The strongly-typed journey is where guardrails become concrete and technical. I wrote in 2026 about governance rules as guardrails in a strongly-typed journey, building on the strongly-typed API operations idea — the recognition that when your API artifacts are strongly typed (schema-validated, contract-defined) and your governance rules run automatically against them, the rules function as guardrails along the path of development. As a developer works, the schema validation and the linting rules are there, catching the problems at the edges, guiding the work toward correctness without requiring a human gatekeeper to approve every step. The rules aren’t blocking; they’re guiding, continuously, as part of the journey. This is governance as an ambient property of the development environment rather than a checkpoint you have to pass through.

The placement of guardrails determines whether they enable or obstruct, and this is the practical heart of it. Guardrails that fire at the right moment — in the editor as you type, in the IDE, in the CI/CD pipeline at the point of change — guide gently and early. I wrote about just-in-time API guidance for teams, the idea that governance guidance delivered as a teachable moment, linked to a real review or a real change, is far more effective than guidance buried in a document nobody reads. Guardrails work because they’re present at the moment they’re needed, not because they’re a separate process you have to remember to invoke. Rolling out governance rules by domain or team in CI/CD pipelines is how you place the guardrails where the work happens, so they protect without obstructing. The same rule that would feel like a gate if it required a meeting feels like a guardrail when it’s an inline check that fires automatically and tells you how to fix the problem.

Self-service is what guardrails make possible, and it’s the organizational payoff. I wrote about hands-on self-service API governance — the model where teams govern themselves within guardrails rather than submitting to centralized control. When the guardrails are good, you don’t need a central governance team approving everything, because the guardrails handle the safety automatically and teams can move autonomously within them. This is the resolution of the central tension in governance, between control and autonomy. Gates give you control at the cost of autonomy. No governance gives you autonomy at the cost of safety. Guardrails give you both — autonomy within safe bounds — which is why they’re the right model for governance at scale. A platform that injects guardrails into the IDE and Git workflows lets every team move fast while the platform ensures nobody drives off the cliff.

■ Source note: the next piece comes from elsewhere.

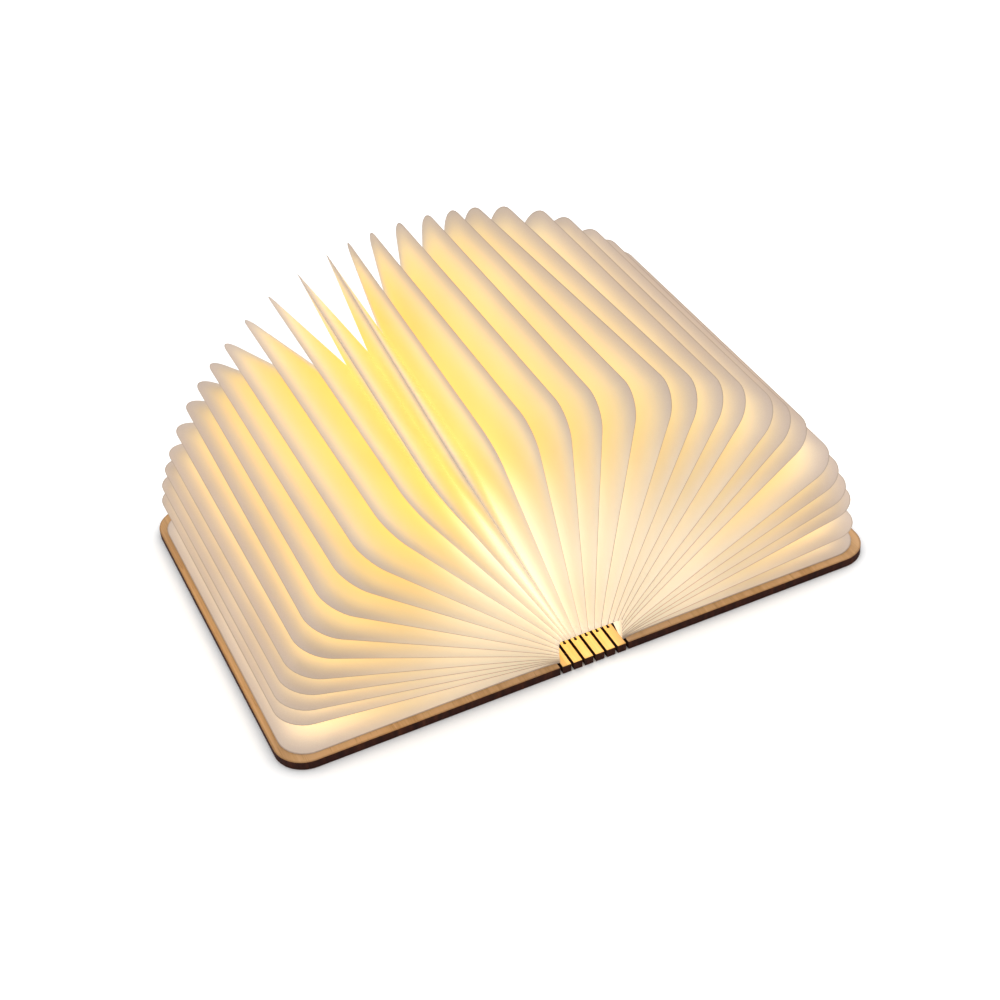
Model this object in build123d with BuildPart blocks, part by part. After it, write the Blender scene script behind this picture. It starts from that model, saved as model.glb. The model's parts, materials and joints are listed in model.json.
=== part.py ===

The honest caution I’d add, and which I raised in questioning our API governance reality, is that guardrails are only as good as the judgment behind them. A guardrail in the wrong place obstructs traffic; a guardrail that’s too aggressive becomes a gate by another name; a guardrail protecting against a danger that doesn’t exist is just friction. The art is in placing guardrails where the real dangers are and nowhere else — protecting against the breaking changes, the security holes, the genuinely harmful patterns, while leaving teams free to make their own choices everywhere the stakes are low. And as AI enters the picture, guardrails take on new meaning: governance injected into the IDE via AI, and the broader question of guardrails for AI agents acting on APIs, extends the metaphor into the agentic era. The guardrail is still the right model — let the agent move fast, but keep it from driving off the cliff. The throughline is constant: governance should prevent harm without preventing progress, guide without blocking, and keep teams safe while letting them go fast. That’s what a guardrail does, and it’s what governance should aspire to be.